● **Task brief**
Return verbatim everything from the first line through the line that contains "EDGE_RADIUS = 0.55", and stop there.

———

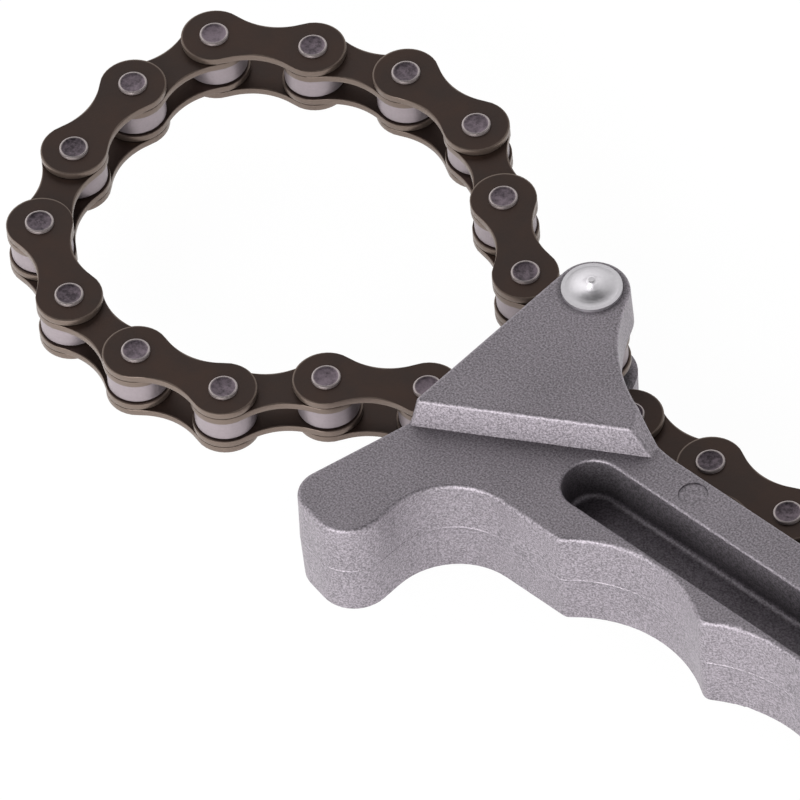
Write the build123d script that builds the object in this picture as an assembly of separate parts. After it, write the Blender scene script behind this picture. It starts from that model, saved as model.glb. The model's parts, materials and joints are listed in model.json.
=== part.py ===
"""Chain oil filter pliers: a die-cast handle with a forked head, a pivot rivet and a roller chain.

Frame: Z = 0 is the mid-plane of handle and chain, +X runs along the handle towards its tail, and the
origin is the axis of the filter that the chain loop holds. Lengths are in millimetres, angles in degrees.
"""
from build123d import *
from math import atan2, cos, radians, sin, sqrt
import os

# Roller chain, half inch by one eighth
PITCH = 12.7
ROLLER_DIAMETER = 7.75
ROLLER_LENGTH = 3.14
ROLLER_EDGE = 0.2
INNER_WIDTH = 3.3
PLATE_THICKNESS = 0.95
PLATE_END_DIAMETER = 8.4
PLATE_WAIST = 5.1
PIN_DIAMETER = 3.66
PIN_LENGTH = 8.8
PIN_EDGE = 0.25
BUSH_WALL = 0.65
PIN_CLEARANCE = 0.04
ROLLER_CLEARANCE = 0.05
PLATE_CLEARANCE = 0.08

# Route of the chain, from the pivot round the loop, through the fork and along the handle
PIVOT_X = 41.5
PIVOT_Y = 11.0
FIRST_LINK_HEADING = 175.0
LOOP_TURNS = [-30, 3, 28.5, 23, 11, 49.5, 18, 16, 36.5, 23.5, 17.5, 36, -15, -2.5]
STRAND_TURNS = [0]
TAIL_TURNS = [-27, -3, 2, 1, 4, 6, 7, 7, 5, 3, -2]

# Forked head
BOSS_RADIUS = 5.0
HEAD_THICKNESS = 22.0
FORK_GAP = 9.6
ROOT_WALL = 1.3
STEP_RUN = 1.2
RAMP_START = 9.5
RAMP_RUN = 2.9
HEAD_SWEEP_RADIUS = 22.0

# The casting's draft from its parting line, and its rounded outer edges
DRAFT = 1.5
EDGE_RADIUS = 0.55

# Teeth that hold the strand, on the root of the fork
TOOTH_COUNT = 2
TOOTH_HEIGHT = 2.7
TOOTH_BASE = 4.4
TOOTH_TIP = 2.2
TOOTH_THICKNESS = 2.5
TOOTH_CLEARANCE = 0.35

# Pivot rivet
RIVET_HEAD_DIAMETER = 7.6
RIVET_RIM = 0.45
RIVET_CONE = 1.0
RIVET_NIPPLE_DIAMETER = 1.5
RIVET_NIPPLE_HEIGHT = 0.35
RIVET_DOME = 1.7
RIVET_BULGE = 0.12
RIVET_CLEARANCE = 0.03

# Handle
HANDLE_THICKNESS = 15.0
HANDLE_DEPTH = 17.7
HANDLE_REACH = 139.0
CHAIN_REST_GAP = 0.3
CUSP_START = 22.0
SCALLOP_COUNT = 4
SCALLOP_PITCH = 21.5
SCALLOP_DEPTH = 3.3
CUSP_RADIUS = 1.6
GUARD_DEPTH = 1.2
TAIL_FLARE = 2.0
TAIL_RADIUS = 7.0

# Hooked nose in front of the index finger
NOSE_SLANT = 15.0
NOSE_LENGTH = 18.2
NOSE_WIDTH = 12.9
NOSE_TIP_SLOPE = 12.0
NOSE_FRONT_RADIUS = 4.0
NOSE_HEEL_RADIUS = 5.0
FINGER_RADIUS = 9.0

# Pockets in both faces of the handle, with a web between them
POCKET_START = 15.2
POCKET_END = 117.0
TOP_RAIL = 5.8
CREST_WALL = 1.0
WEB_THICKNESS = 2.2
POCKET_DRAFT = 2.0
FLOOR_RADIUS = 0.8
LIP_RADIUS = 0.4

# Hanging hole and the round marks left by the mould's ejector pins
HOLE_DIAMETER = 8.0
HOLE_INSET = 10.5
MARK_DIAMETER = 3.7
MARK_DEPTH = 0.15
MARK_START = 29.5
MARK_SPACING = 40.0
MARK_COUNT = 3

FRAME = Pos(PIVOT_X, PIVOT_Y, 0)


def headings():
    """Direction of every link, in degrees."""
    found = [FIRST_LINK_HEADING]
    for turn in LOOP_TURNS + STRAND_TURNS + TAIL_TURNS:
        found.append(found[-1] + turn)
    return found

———

● **Answer to this exercise**
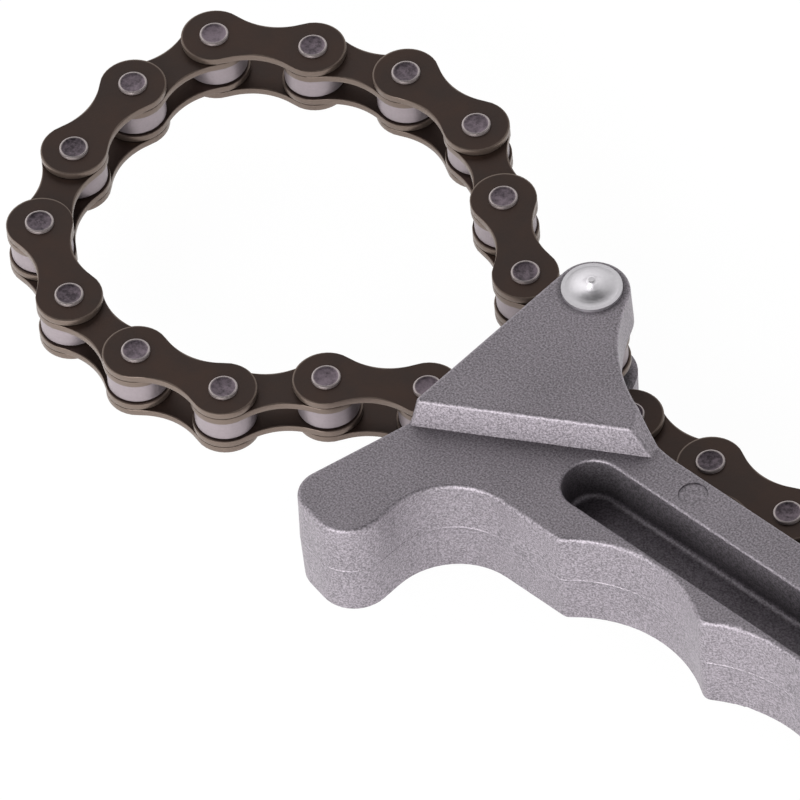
Write the build123d script that builds the object in this picture as an assembly of separate parts. After it, write the Blender scene script behind this picture. It starts from that model, saved as model.glb. The model's parts, materials and joints are listed in model.json.
=== part.py ===
"""Chain oil filter pliers: a die-cast handle with a forked head, a pivot rivet and a roller chain.

Frame: Z = 0 is the mid-plane of handle and chain, +X runs along the handle towards its tail, and the
origin is the axis of the filter that the chain loop holds. Lengths are in millimetres, angles in degrees.
"""
from build123d import *
from math import atan2, cos, radians, sin, sqrt
import os

# Roller chain, half inch by one eighth
PITCH = 12.7
ROLLER_DIAMETER = 7.75
ROLLER_LENGTH = 3.14
ROLLER_EDGE = 0.2
INNER_WIDTH = 3.3
PLATE_THICKNESS = 0.95
PLATE_END_DIAMETER = 8.4
PLATE_WAIST = 5.1
PIN_DIAMETER = 3.66
PIN_LENGTH = 8.8
PIN_EDGE = 0.25
BUSH_WALL = 0.65
PIN_CLEARANCE = 0.04
ROLLER_CLEARANCE = 0.05
PLATE_CLEARANCE = 0.08

# Route of the chain, from the pivot round the loop, through the fork and along the handle
PIVOT_X = 41.5
PIVOT_Y = 11.0
FIRST_LINK_HEADING = 175.0
LOOP_TURNS = [-30, 3, 28.5, 23, 11, 49.5, 18, 16, 36.5, 23.5, 17.5, 36, -15, -2.5]
STRAND_TURNS = [0]
TAIL_TURNS = [-27, -3, 2, 1, 4, 6, 7, 7, 5, 3, -2]

# Forked head
BOSS_RADIUS = 5.0
HEAD_THICKNESS = 22.0
FORK_GAP = 9.6
ROOT_WALL = 1.3
STEP_RUN = 1.2
RAMP_START = 9.5
RAMP_RUN = 2.9
HEAD_SWEEP_RADIUS = 22.0

# The casting's draft from its parting line, and its rounded outer edges
DRAFT = 1.5
EDGE_RADIUS = 0.55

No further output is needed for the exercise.